Post-purchase sustainability feedback
Participants described the feedback as informative and motivating, even when not interacting with additional details.
Testing also revealed areas for improvement:
Seller ratings were sometimes misinterpreted as product ratings
Search distance was occasionally associated with in-person collection
Placeholder content influenced decisions more than interface cues
These findings highlighted how small clarity gaps can affect interpretation, particularly in prototypes with simulated interactions.
Subtle nudges that aligned with existing user expectations, such as defaults and trust signals, were more effective than those requiring additional explanation.
Testing reinforced the importance of clear microcopy and visual hierarchy when introducing behavioural design elements.
There was a mismatch between research insights and some design decisions. While most users accessed Depop via mobile and primarily used the platform to sell items, the prototype focused on a desktop purchasing journey.
This was influenced by academic scope and tooling constraints at the time. With my current experience, I would align platform choice more closely with real user behaviour and prioritise mobile-first design.

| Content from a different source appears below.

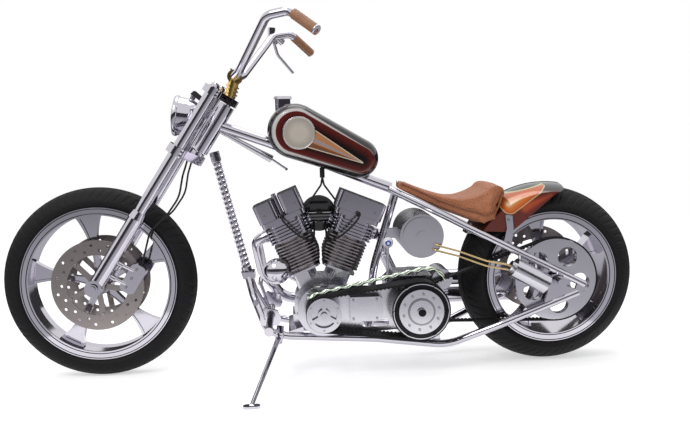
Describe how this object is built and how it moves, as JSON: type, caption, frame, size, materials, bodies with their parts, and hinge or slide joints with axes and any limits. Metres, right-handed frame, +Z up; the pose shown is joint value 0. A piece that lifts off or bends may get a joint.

In a next iteration, I would:
Clarify distinctions between seller ratings and product information
Improve microcopy around search distance and delivery expectations
Replace placeholder content with realistic listings
Increase interaction depth and feedback within the prototype
If approaching this project again, I would:
Design mobile-first
Include selling-related journeys alongside purchasing flows
Prototype earlier using low-fidelity sketches
Plan multiple testing iterations
Future work would focus on iterating the prototype and validating the effectiveness of the nudges at scale, including:
Quantitative testing to measure behavioural impact
A/B testing different nudge implementations
Analytics-driven evaluation of sustainable behaviour adoption
While exploratory, this project provides a strong foundation for further research into ethical, sustainability-focused digital nudging in e-commerce.